On the surface, this is hardly a revelation, considering the dynamics of race, class, and gender which prevailed in Victorian England and which were managed – and even consolidated – by representational outlets like The Graphic. But, collected together, the almost endless gallery of whiteness arrives with the shock of its homogeneity, what goes unseen for being always seen, always on the surface. The gallery contrasts with all the faces which are not there, including all of what The Graphic chooses not to represent in keeping with the biases of its day. But also those faces which are absent from the data set, missing from the archive as digitized by the British Library and commercial vendors, collected for investigation by researchers.
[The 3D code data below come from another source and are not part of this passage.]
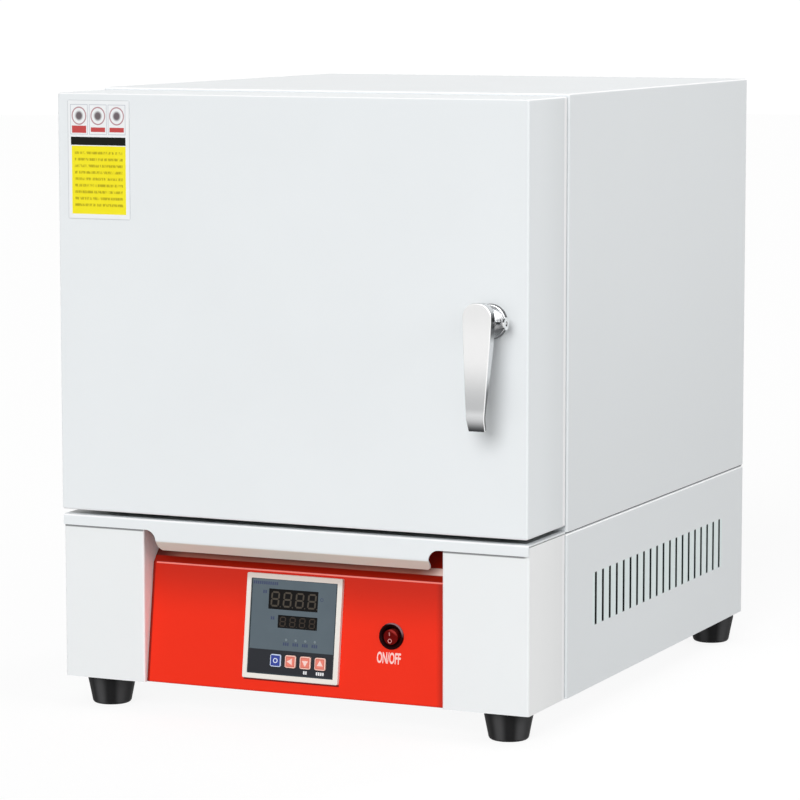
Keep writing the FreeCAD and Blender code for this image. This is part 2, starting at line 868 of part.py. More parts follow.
def door_screw_places():
    """Where the back plate's screws go through the door's rear flange."""
    x = front_half - flange / 2
    low = door_low + flange / 2
    high = door_high - flange / 2
    step = (high - low) / (door_screw_rows - 1)
    return [(side * x, low + i * step) for side in (-1, 1) for i in range(door_screw_rows)]


def door_screw_shanks(grow):
    """The shanks of the back plate's screws, grown, to make their holes."""
    shanks = [
        rod(door_screw_r + grow, V(x, door_rear - door_screw_length - grow, z), V(x, door_rear + past, z))
        for x, z in door_screw_places()
    ]
    return Part.makeCompound(shanks)


def door_screws():
    """Screws that hold the back plate, with low heads in the gap behind the door."""
    sizes = (door_screw_head_r, door_screw_head, door_screw_r, door_screw_length)
    return [screw(*sizes, V(x, door_rear, z), V(0, -1, 0)) for x, z in door_screw_places()]


axis_x = -half_width - hinge_axis_out
axis_y = seam_y - door_seam_gap / 2


def hinge_middles():
    """Heights of the two hinges' middles."""
    return (door_low + hinge_inset, door_high - hinge_inset)


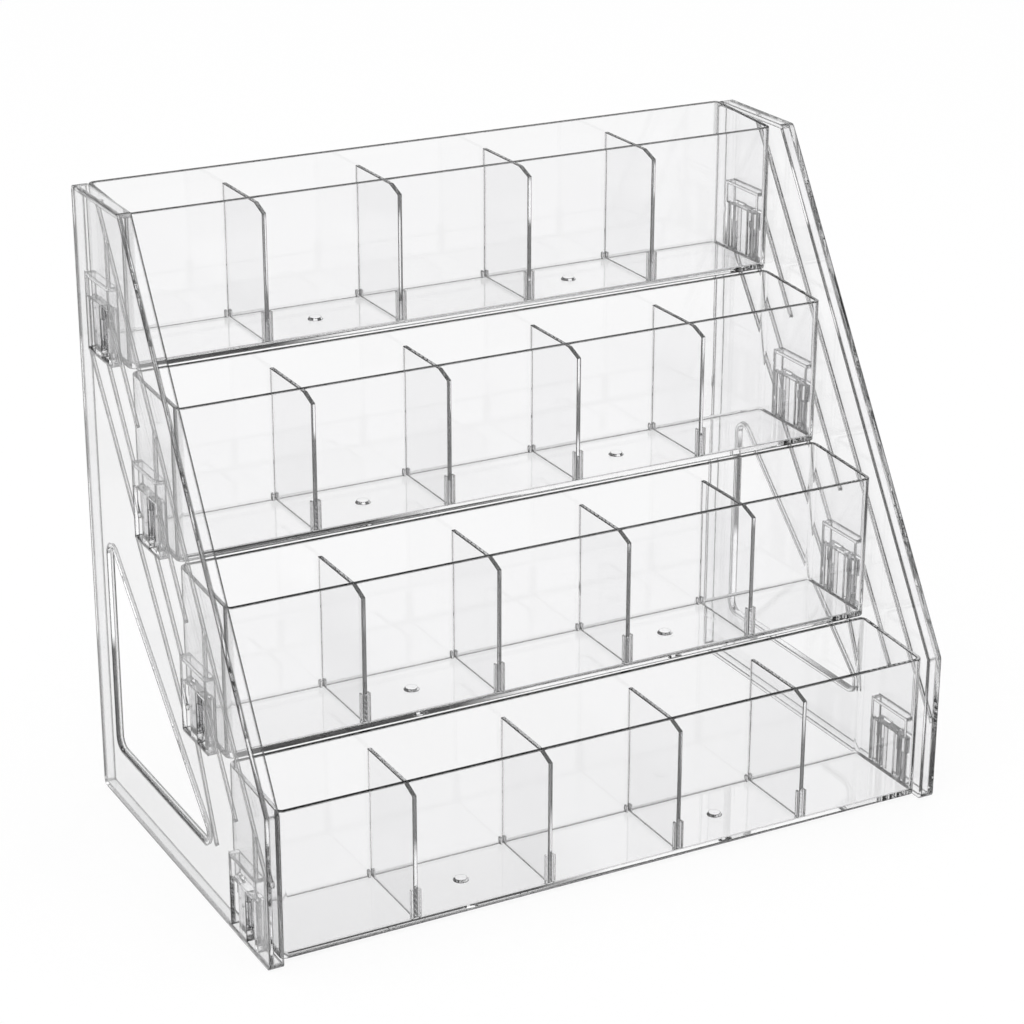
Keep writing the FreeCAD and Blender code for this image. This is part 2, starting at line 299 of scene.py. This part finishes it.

We also have to ask what remains invisible to computer vision because of biases encoded within it. Scholars and photographers have exposed the racial bias in the normalization of color film in the twentieth century. Digital imaging and image processing algorithms, in some ways, may recapitulate a kind of blindness to faces of color reaching back through photography to white-line engraving, representing darkness as so many cuts on the surface of wood.
Computational vision techniques and image processing remain a promising field in which historical researchers can explore and interrogate the visual record of the past. In so doing, it is imperative that researchers also identify the blind spots, whether as false negatives in the results, absences from digital collections, and the biases within any method of cultural research, computational or not.